Multitenancy

PgDog is a natural fit for multitenant databases. It allows to separate data using a key, like tenant_id, and automatically route queries with that key to the right database or schema.

How it works

There are two ways to enforce multitenancy rules with PgDog:

Physical multitenancy
Virtual multitenancy

Physical multitenancy separates data into multiple Postgres databases. In that scenario, it becomes very difficult for data from one tenant to make its way to another, providing a good layer of security and workload isolation between your customers.

Virtual multitenancy separates data into different schemas or just table rows, while storing everything in one Postgres database. It's a quick and cheap way to separate data without the additional overhead of provisioning databases or hardware for small customers.

Physical multitenancy

Physical multitenancy is a form of sharding. To make it work, you need to configure each database separately in pgdog.toml. The databases must be part of the same cluster, i.e., have the same name and different shard numbers.

Example

[[databases]]
name = "prod"
host = "10.0.0.1"
shard = 0

[[databases]]
name = "prod"
host = "10.0.0.2"
shard = 1

Routing queries

To route queries to the right tenant (aka shard), you need to configure the sharding logic in the same config file. Two entries are required:

The name and data type of the tenant ID column
The mapping between each value of that column and a shard number

The first one is configurable using sharded tables, for example:

[[sharded_tables]]
database = "prod"
column = "tenant_id"
data_type = "bigint"

This tells PgDog that the column tenant_id in all tables will have the data type BIGINT and should be used for routing queries between shards. See supported data types for a list of data types you can use for sharding.

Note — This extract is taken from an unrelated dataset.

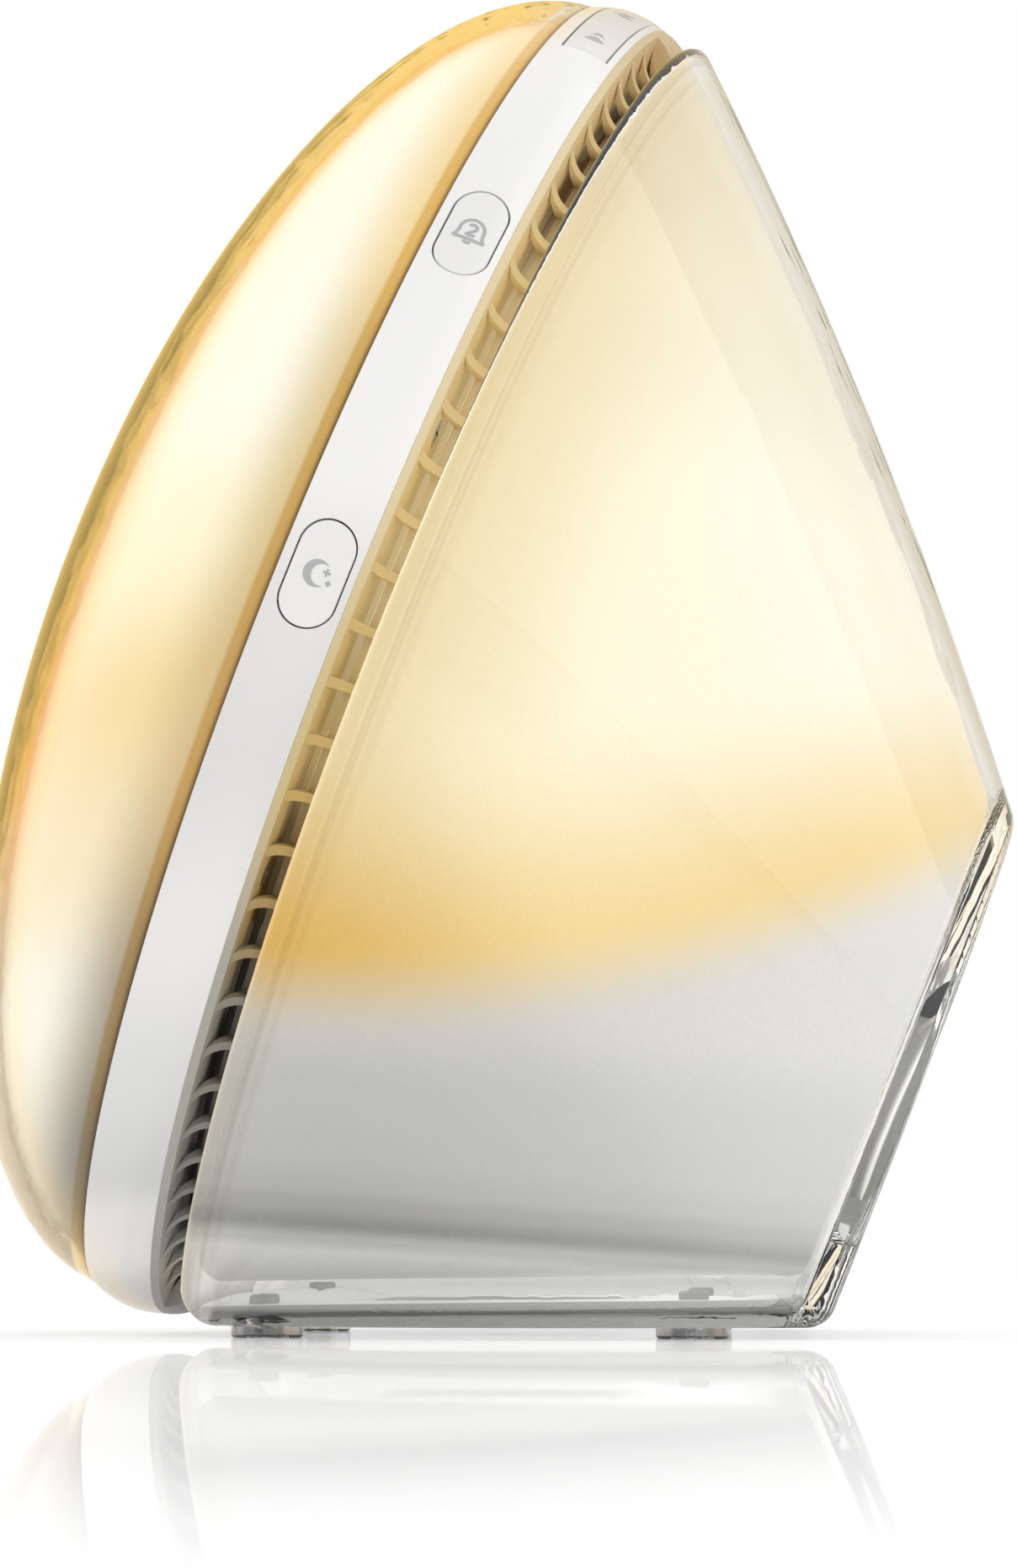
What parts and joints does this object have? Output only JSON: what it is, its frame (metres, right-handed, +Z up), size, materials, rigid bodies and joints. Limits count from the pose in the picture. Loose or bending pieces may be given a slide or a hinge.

The mapping is configurable separately for each tenant ID. Here, you have two options: list-based and range-based mapping.

List-based mapping

List-based is the most natural mapping for multitenant systems where your tenants are uniquely identified by a value. For example, using configuration, you can tell PgDog to route tenants 1, 5, and 1,000 to shard 0:

[[sharded_mappings]]
database = "prod"
column = "tenant_id"
kind = "list"
values = [1, 5, 1_000]
shard = 0

You can specify as many mappings as you need and the list of values can contain as many tenants as you need. PgDog is using an efficient algorithm for mapping tenants to shards and supports millions of tenants as part of the same deployment.

Range-based mapping

Range-based mapping is identical to PARTITION BY RANGE in Postgres and can be used creatively to separate tenants based on a range of values. For example, you can map tenants with IDs between 1 and 100 to shard 0 and everyone else to shard 1 like so:

[[sharded_mappings]]
database = "prod"
column = "tenant_id"
kind = "range"
start = 1
end = 100
shard = 0

[[sharded_mappings]]
database = "prod"
column = "tenant_id"
kind = "range"
start = 100
shard = 0

Much like Postgres partitions, the start of the range is included in the range while the end is excluded.

Note

The algorithm used for mapping tenants to a range is currently linear [O(n)], so you can specify several mappings before noticing any performance impact. We'll be improving it to use a binary tree shortly, which will make it O(logn) and scalable to millions of mappings.

Virtual multitenancy

Warning

This feature is currently a work-in-progress. We'll update this page regularly with its status. The documentation is written in a way as to reflect the desired state of this feature, not how it currently works.

Virtual multitenancy is a great option if your customers are small and can share the same compute. To make this work you have several options:

Place each of your tenants data into their own Postgres schema
Add a column in every table identifying your tenants and make sure your app includes it in every query

The first approach is usually simpler. It allows you to easily migrate your tenants to dedicated hardware later on and to create a clear boundary between your users, enforced by PgDog and Postgres roles & permissions.

The second approach is best used if you're familiar with Row-Level Security and its limitations.

Schema-based multitenancy

To make this work, we just need to manipulate the search_path session variable on Postgres connections used by your application. Using a tenant to shard mapping, instead of routing queries to separate databases, PgDog will execute the following queries before giving the connection to a client:

SET search_path TO '<tenant_schema>', public;
SET ROLE TO '<tenant_role>';

Search path will make sure that queries don't need to use fully-qualified (schema included) names for tables, while setting the role will grant that connection access to those tables.